Lastly, but not least, don’t miss that John tells us that there are two possible destinies.  There is the New Creation or the Lake of Fire – the picture is contrasting Jerusalem, the City of God, with the Valley of Hinnom the City Dump, filled with refuse, rotting things and perpetually burning flames.  There is more than enough room for all in the City, enjoying the party that will last throughout the endless ages of eternity – all are invited and welcome to come in, through faith in Christ.  But those who remain in the sins and fail to RSVP to the invitation will be left on the outside.  The stakes could not be higher: eternal life or eternal death, endless joy or endless misery.

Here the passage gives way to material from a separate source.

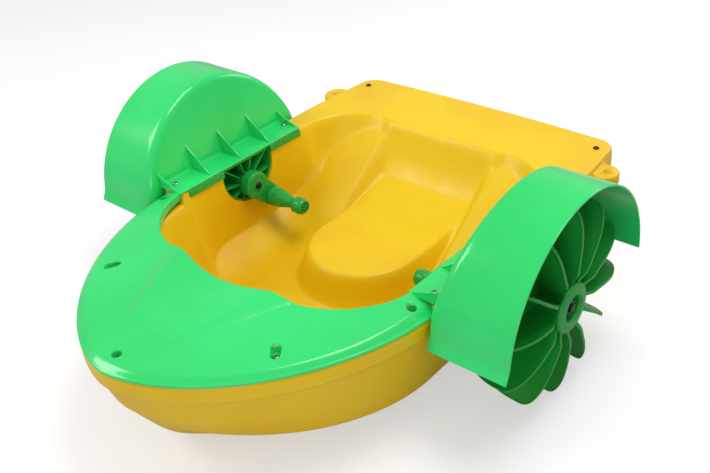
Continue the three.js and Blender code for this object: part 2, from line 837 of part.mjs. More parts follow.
function piece(name, geometry, material) {
  const mesh = new THREE.Mesh(geometry, material);
  mesh.name = name;
  return mesh;
}

// ---- Assembly ----

const boat = new THREE.Group();
boat.add(piece("hull", hullGeometry(), yellowPlastic));
boat.add(piece("deck_cover", coverGeometry(), greenPlastic));
boat.add(piece("drain_plug", plugGeometry(), yellowPlastic));
boat.add(piece("drain_seal", sealGeometry(), rubber));
for (const s of screws) {
  boat.add(piece(s.name, screwGeometry(s), steel));
}

for (const name of ["left", "right"]) {
  const side = new THREE.Group();
  side.scale.x = name === "left" ? 1 : -1;
  const phase = CRANK_PHASE[name];
  side.add(
    piece("tow_eye_" + name, towEyeGeometry(), yellowPlastic),
    piece("wheel_guard_" + name, guardGeometry(), greenPlastic),
    piece("bearing_bracket_" + name, bracketGeometry(), greenPlastic),
    piece("bearing_bush_" + name, bushGeometry(), nylon),
    piece("axle_" + name, axleGeometry(), steel),
    piece("thrust_washer_" + name, washerGeometry(), nylon),
    piece("paddle_wheel_" + name, wheelGeometry(), darkGreenPlastic),
    piece("wheel_nut_" + name, nutGeometry(), steel),
    piece("crank_arm_" + name, crankArmGeometry(phase), greenPlastic),
    piece("crank_bolt_" + name, crankBoltGeometry(), steel),
    piece("crank_grip_" + name, gripGeometry(phase), greenPlastic),
    piece("grip_pin_" + name, gripPinGeometry(phase), steel),
  );
  boat.add(side);
}

export default boat;
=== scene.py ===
# Looks of a hand-cranked paddle boat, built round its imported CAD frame.
# Blender works in metres. Shapes are worked out below in millimetres, and scaled by MM when made.
# Bow towards -Y, port side (left) towards +X.
import json
import math

import bmesh
import bpy
import numpy as np
from mathutils import Matrix, Vector


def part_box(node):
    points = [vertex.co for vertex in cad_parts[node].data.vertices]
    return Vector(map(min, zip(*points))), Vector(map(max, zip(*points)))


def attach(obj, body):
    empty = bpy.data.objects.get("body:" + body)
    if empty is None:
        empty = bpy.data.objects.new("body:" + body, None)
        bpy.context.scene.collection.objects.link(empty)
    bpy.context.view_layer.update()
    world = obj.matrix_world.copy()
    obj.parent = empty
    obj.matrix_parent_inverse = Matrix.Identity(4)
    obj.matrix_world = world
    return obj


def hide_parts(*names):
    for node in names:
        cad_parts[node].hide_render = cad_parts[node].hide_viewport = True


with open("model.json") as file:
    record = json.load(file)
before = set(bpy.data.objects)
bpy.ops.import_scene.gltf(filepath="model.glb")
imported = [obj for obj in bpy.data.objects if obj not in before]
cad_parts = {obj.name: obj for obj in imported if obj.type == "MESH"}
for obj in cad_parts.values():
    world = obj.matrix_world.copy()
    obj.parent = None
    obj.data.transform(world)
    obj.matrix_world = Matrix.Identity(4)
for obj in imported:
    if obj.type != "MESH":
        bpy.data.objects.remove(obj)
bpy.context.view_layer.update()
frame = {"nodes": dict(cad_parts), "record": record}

MM = 0.001
JOINTS = {j["name"]: j for j in frame["record"]["behaviour"]["joints"]}
SIDES = ("left", "right")


def mm_box(node):
    """Lowest and highest corner of a CAD node in millimetres."""
    low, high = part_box(node)
    return np.array(low) / MM, np.array(high) / MM


# ---- Driving dimensions, in millimetres ----

HULL_LOW, HULL_HIGH = mm_box("hull")
BOW_Y, STERN_Y = HULL_LOW[1], HULL_HIGH[1]
GUNWALE_Z = HULL_HIGH[2]
HALF_BEAM = 380.0
SHOULDER_Y = -120.0
STERN_RADIUS = 45.0
LEDGE_Z = 254.0
COVER_AFT_Y = mm_box("deck_cover")[1][1]
AXLE_Y, AXLE_Z = (JOINTS["paddle_spin_left"]["pos_m"][i] / MM for i in (1, 2))
ON_AXLE = (0, AXLE_Y, AXLE_Z)
NOTCH_R = 80.0
NOTCH_Z = 251.0
WELL_Z = 56.0
SEAT_Z = 136.0
SEAT_HALF = 134.0
SEAT_FRONT = 110.0
STERN_TAPER = 12.0  # the stern is this much narrower on each side than the beam
STERN_CAMBER = 8.0  # bulge of the transom in plan
SCREW_HEAD = 4.0


# ---- Camera ----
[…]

This is where your mission as a CU and your witness as a Christian comes in.  God wants to extend His invitation to your flatmates, to your friends, to your team mates, to your class mates, to your family – through you!  Your witness, in words, deeds and love in the name of Christ is of eternal significance!


As we finish, let me give the last word to C.S. Lewis as he concludes his Chronicles of Narnia.  His description of heaven and eternity has deeply moved me ever since I first read it as a child:

“So they all lived happily ever after. But for them it was only the beginning of the real story. All their life in this world and all their adventures in Narnia had only been the cover and the title page: now at last they were beginning Chapter One of the Great Story which no one on earth has read: which goes on for ever: in which every chapter is better than the one before.” 

That is the Christian hope of glory!